Symptoms of Uterine Adhesions
In some cases, adhesions cause no symptoms at all, but the most common symptoms include:
- Very light periods or no periods (amenorrhea). This can occur if scar tissue is replacing the endometrium, which is the tissue that breaks down and bleeds during a normal menstrual cycle. Occasionally, scar tissue blocks the cervical opening, stopping the flow of menstrual blood.
- Pelvic pain and severe menstrual cramping
- Difficulty getting pregnant or recurring miscarriage
If you have these symptoms, you should make an appointment with your doctor. We can perform a hysteroscopy to examine the uterine lining and check for adhesions. A hysteroscopy is a procedure in which we insert a thin, flexible, lighted telescope into the vagina and through the cervix to directly view the inside of the uterus.
We may also perform a transvaginal ultrasound to measure the thickness of your endometrium, and a biopsy of the uterine lining to test whether you still have any normal endometrial tissue.

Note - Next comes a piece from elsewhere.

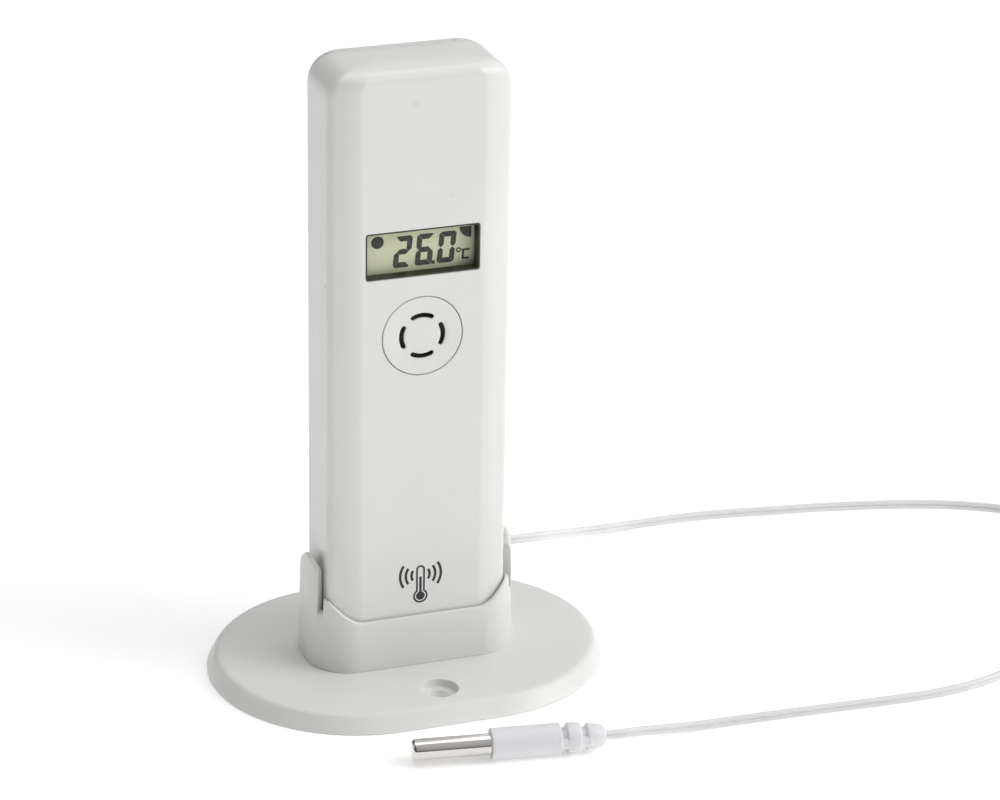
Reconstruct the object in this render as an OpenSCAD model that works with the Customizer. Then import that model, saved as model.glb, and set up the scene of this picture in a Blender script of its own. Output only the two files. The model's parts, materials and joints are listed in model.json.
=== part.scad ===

Causes of Uterine Adhesions
Uterine adhesions are usually caused by damage to the uterine tissue, such as:
- D&C (dilation and curettage) for heavy bleeding, miscarriage, abortion, or any other purpose
- Curettage for post-delivery complications such as removal of the placenta or hemorrhaging
- Uterine surgeries
- Infection of the uterus or pelvis
- Pelvic tuberculosis – more common in developing nations
However, sometimes the precise cause of a patient’s adhesions is unknown.
Treatment for Uterine Adhesions
If your adhesions aren’t causing you any pain and you’re not planning on getting pregnant in the future, you may not need treatment at all. You can talk with your OB-GYN about your options and the implications of non-treatment. Treating adhesions of the uterus generally involves breaking up the scar tissue and trying to prevent scar tissue from reforming in its place.
To remove the scar tissue, your gynecologist may perform hysteroscopic lysis of adhesions. This is an outpatient procedure in which the doctor uses a hysteroscope to view the lining of the uterus and agitate the scar tissue that’s present. If the scar tissue is sparse and filmy, the doctor may be able to use the hysteroscope itself to break it apart. If it’s significantly denser, surgical scissors can be used.
Scar tissue can be prevented from growing again in a few different ways:
You may be prescribed a 30-day regimen of oral estrogen to help the uterus clear itself of its old tissue and regrow a healthy endometrium.
An inflated medical balloon or an IUD placed in the cavity of the uterus can help the uterus regrow normal tissue.
Typically, your doctor will schedule you for a second or third hysteroscopy after about a week or two following the previous one. This is to break up any remaining scar tissue and ensure that all of the scar tissue has been removed.
Recovery from hysteroscopic lysis of adhesions can vary, although most women get their normal period again, are able to become pregnant, and are able to carry the pregnancy to term.